The Crossover by Kwame Alexander
This is about two brothers and their love for basketball, their father and the cute girl in school. It just happens to have African-American characters. Just happens to. The book isn't preachy or depressing or about civil rights or slavery or inner city life. It's just about a family. I loved it so much. And I sat in Chipotle reading the end and crying.
Much Loved by Mark Nixon
This is not a novel. It's book of photographs, featuring well-loved stuffed animals (mostly teddy bears). Each photo is accompanied by the story of the toy and the person who owned it.
All of the pictures are great. The story of the pink fellow on the cover is so great. It makes his expression all the better. He seems to be saying, "You just don't know what I've seen!"
Bulu the African Wonder Dog by Dick Houston
I've been seeing this book on the shelf at the library for a while now. It's shelved in the dog section of nonfiction. It doesn't have the best cover so I often wondered who the heck would ever read it. I finally did and loved it. Bulu is a great dog and I cried when I read his story. The book is not that well written. But it is a worthwhile read and one that I will now recommend to kids.

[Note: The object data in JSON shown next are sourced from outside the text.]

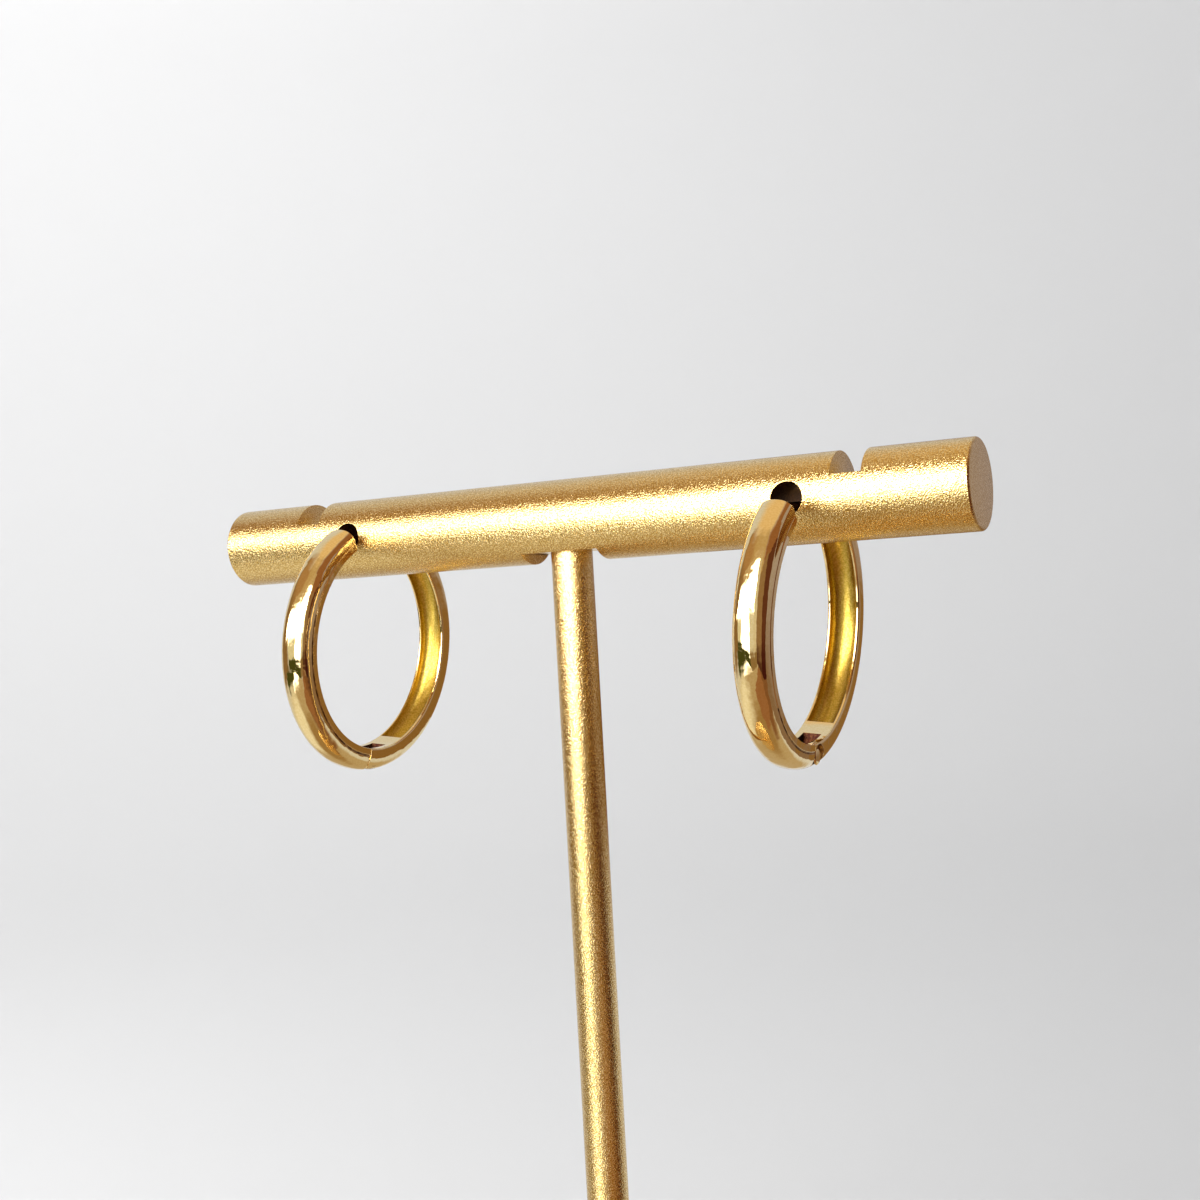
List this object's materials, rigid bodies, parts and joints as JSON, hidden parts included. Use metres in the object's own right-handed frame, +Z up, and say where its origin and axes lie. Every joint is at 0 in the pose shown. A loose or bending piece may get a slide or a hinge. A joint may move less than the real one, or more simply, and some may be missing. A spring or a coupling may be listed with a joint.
{
  "type": "pair of hoop earrings on t-bar stand",
  "caption": "Hinged hoop earrings with domed, hollow-backed bands and straight posts, hung through cross holes in a slim T-bar stand with a round base.",
  "frame": {"origin": "centre of the round base's underside, on the surface that the stand rests on", "axes": "+X along the bar, +Y away from the hoops' front halves, +Z up along the stem"},
  "size_m": [0.0794, 0.05, 0.104],
  "materials": {
    "satin_gold": "fine bead-blasted satin, champagne gold",
    "polished_gold": "polished yellow gold plating, grainier cast surface inside the channel"
  },
  "bodies": {
    "stand_and_back_halves": {"stand_base": "satin_gold", "stand_stem": "satin_gold", "stand_bar": "satin_gold", "left_hoop_back": "polished_gold", "left_hinge_pin": "polished_gold", "right_hoop_back": "polished_gold", "right_hinge_pin": "polished_gold"},
    "left_front_half": {"left_hoop_front": "polished_gold"},
    "right_front_half": {"right_hoop_front": "polished_gold"}
  },
  "joints": [
    {"name": "left_hoop_opens", "type": "hinge", "parent": "stand_and_back_halves", "child": "left_front_half", "pos_m": [-0.02552, -0.00084, 0.07718], "axis": [0.9957, 0, -0.0924], "range_deg": [0, 50]},
    {"name": "right_hoop_opens", "type": "hinge", "parent": "stand_and_back_halves", "child": "right_front_half", "pos_m": [0.02198, 0.00105, 0.07719], "axis": [0.9957, 0, -0.0924], "range_deg": [0, 50]}
  ]
}
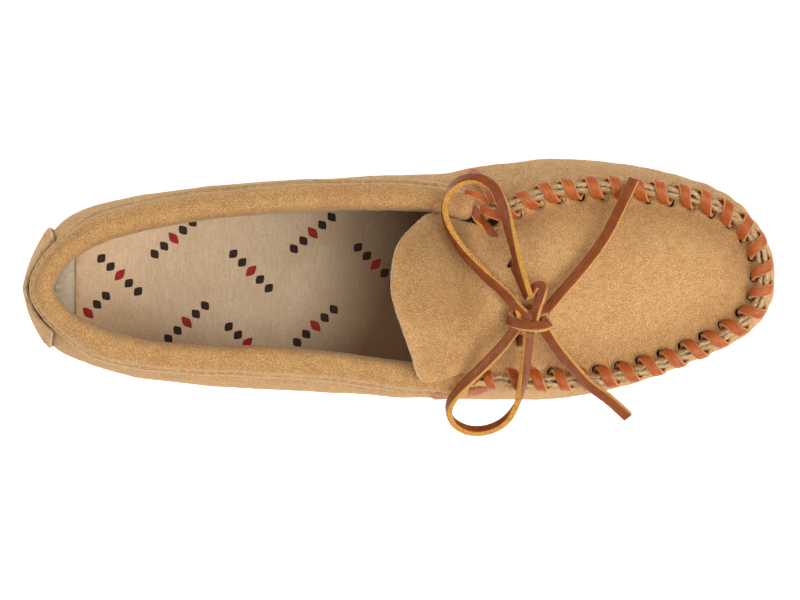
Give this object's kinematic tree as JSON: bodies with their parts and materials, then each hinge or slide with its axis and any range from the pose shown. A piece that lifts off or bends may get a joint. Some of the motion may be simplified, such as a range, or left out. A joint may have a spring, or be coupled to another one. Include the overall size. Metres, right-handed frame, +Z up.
{
  "type": "moccasin",
  "caption": "Soft-sole suede moccasin for a right foot, with a hand-laced toe seam, folded collar, lift-up tongue and a tie lace in a bow.",
  "frame": {"origin": "on the ground under the middle of the shoe's bounding box, bow left out", "axes": "+X towards the toe, +Y towards the medial (big toe) side of this right shoe, +Z up"},
  "size_m": [0.2852, 0.1043, 0.0702],
  "materials": {
    "suede": "tan brushed suede, matt with a short nap",
    "fibre": "bonded fibre board, matt",
    "lining": "thin cream lining leather, matt",
    "foam": "closed-cell foam, matt",
    "insole": "cream smooth sock lining with a printed lozenge pattern",
    "orange_lace": "orange-tan rawhide lace, satin",
    "tie_lace": "red-brown grain leather lace, satin, with a golden flesh side",
    "thread": "tan twisted thread"
  },
  "bodies": {
    "shoe": {"suede_bottom": "suede", "plug": "suede", "collar": "suede", "heel_tab": "suede", "heel_counter": "fibre", "heel_lining": "lining", "insole_foam": "foam", "insole_cover": "insole", "whipstitch_lace": "orange_lace", "tie_lace_run": "tie_lace", "bow_knot": "tie_lace", "lace_tail_medial": "tie_lace", "lace_tail_lateral": "tie_lace", "collar_thread": "thread", "heel_tab_thread": "thread"},
    "tongue": {"tongue_flap": "suede"},
    "bow_loops": {"bow_loop_medial": "tie_lace", "bow_loop_lateral": "tie_lace"}
  },
  "joints": [
    {"name": "tongue_lift", "type": "hinge", "parent": "shoe", "child": "tongue", "pos_m": [0.034, 0, 0.0626], "axis": [0, 1, 0], "range_deg": [0, 55]},
    {"name": "loops_lift", "type": "hinge", "parent": "shoe", "child": "bow_loops", "pos_m": [0.0493, -0.0146, 0.0634], "axis": [0, 1, 0], "range_deg": [0, 40]}
  ],
  "couplings": [
    {"joint": "loops_lift", "follows": "tongue_lift", "ratio": 0.7272}
  ]
}
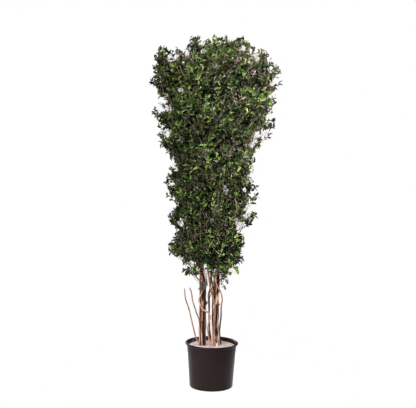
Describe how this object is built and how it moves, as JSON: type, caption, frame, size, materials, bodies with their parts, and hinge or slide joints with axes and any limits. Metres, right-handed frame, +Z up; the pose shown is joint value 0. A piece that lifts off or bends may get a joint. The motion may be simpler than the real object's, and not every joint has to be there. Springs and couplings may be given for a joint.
{
  "type": "potted preserved pittosporum tree",
  "caption": "Tall narrow column of small green leaves on clustered natural bark stems, set in plaster in a round tapered nursery pot.",
  "frame": {"origin": "middle of the pot's flat underside, on the surface that it stands on", "axes": "+Z up along the tree, +X to the right and -Y towards the viewer of its front"},
  "size_m": [0.7689, 0.7796, 2.127],
  "materials": {
    "pot": "satin brown-black moulded plastic",
    "plaster": "rough pale pinkish cast plaster",
    "bark_reddish": "fluted reddish-brown bark",
    "bark_pale": "fluted peach-brown bark",
    "bark_orange": "thin orange-brown bark",
    "bark_dark": "thin dark brown bark",
    "foliage": "soft-sheen green leaves"
  },
  "bodies": {
    "root": {"pot": "pot", "fill": "plaster", "trunk_left": "bark_reddish", "trunk_right": "bark_pale", "stem_front": "bark_orange", "stem_middle": "bark_dark", "stem_bowed": "bark_pale", "stem_winding": "bark_pale", "shoot_outer": "bark_pale", "shoot_inner": "bark_dark", "bough_left_1": "bark_reddish", "bough_left_2": "bark_reddish", "bough_left_3": "bark_reddish", "bough_left_4": "bark_reddish", "bough_left_5": "bark_reddish", "bough_left_6": "bark_reddish", "bough_right_1": "bark_pale", "bough_right_2": "bark_pale", "bough_right_3": "bark_pale", "bough_right_4": "bark_pale", "bough_right_5": "bark_pale", "bough_right_6": "bark_pale", "bough_front_1": "bark_orange", "bough_front_2": "bark_orange", "bough_front_3": "bark_orange", "bough_front_4": "bark_orange", "bough_back_1": "bark_dark", "bough_back_2": "bark_dark", "bough_back_3": "bark_dark", "bough_back_4": "bark_dark", "foliage_left_1": "foliage", "foliage_left_2": "foliage", "foliage_left_3": "foliage", "foliage_left_4": "foliage", "foliage_left_5": "foliage", "foliage_left_6": "foliage", "foliage_right_1": "foliage", "foliage_right_2": "foliage", "foliage_right_3": "foliage", "foliage_right_4": "foliage", "foliage_right_5": "foliage", "foliage_right_6": "foliage", "foliage_front_1": "foliage", "foliage_front_2": "foliage", "foliage_front_3": "foliage", "foliage_front_4": "foliage", "foliage_front_5": "foliage", "foliage_back_1": "foliage", "foliage_back_2": "foliage", "foliage_back_3": "foliage", "foliage_back_4": "foliage", "foliage_back_5": "foliage", "foliage_low_front_left": "foliage", "foliage_low_front_right": "foliage", "foliage_top_left": "foliage", "foliage_top_right": "foliage"}
  },
  "joints": []
}
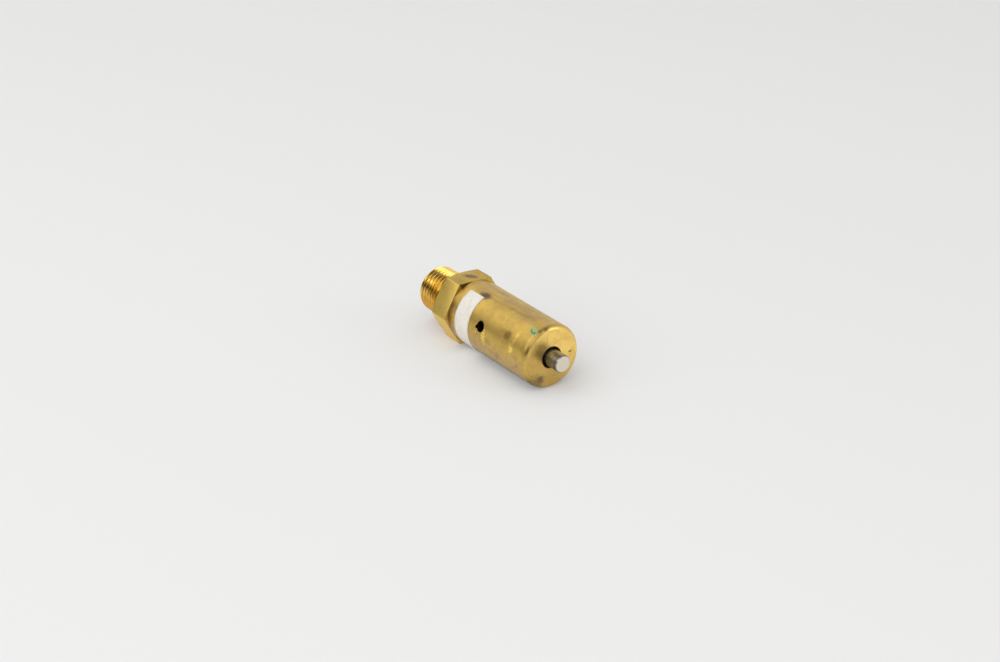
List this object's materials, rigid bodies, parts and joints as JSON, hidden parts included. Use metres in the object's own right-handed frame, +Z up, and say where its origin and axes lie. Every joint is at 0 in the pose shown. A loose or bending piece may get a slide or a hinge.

Visible City by Tova Mirvis
Tova Mirvis is the author of two other books that feature Jewish culture as a strong plot point. This book has nothing to do with religion and may not even mention Judaism at all. (Maybe just once).
I kind of missed that in a Mirvis novel, but it didn't hurt my enjoyment of the book. Various characters who all live within a block of each other in New York become involved with each other in various ways. With another author that might have become an unrealistic, contrived element of the story. But Mirvis builds this puzzle in an interesting and graceful way.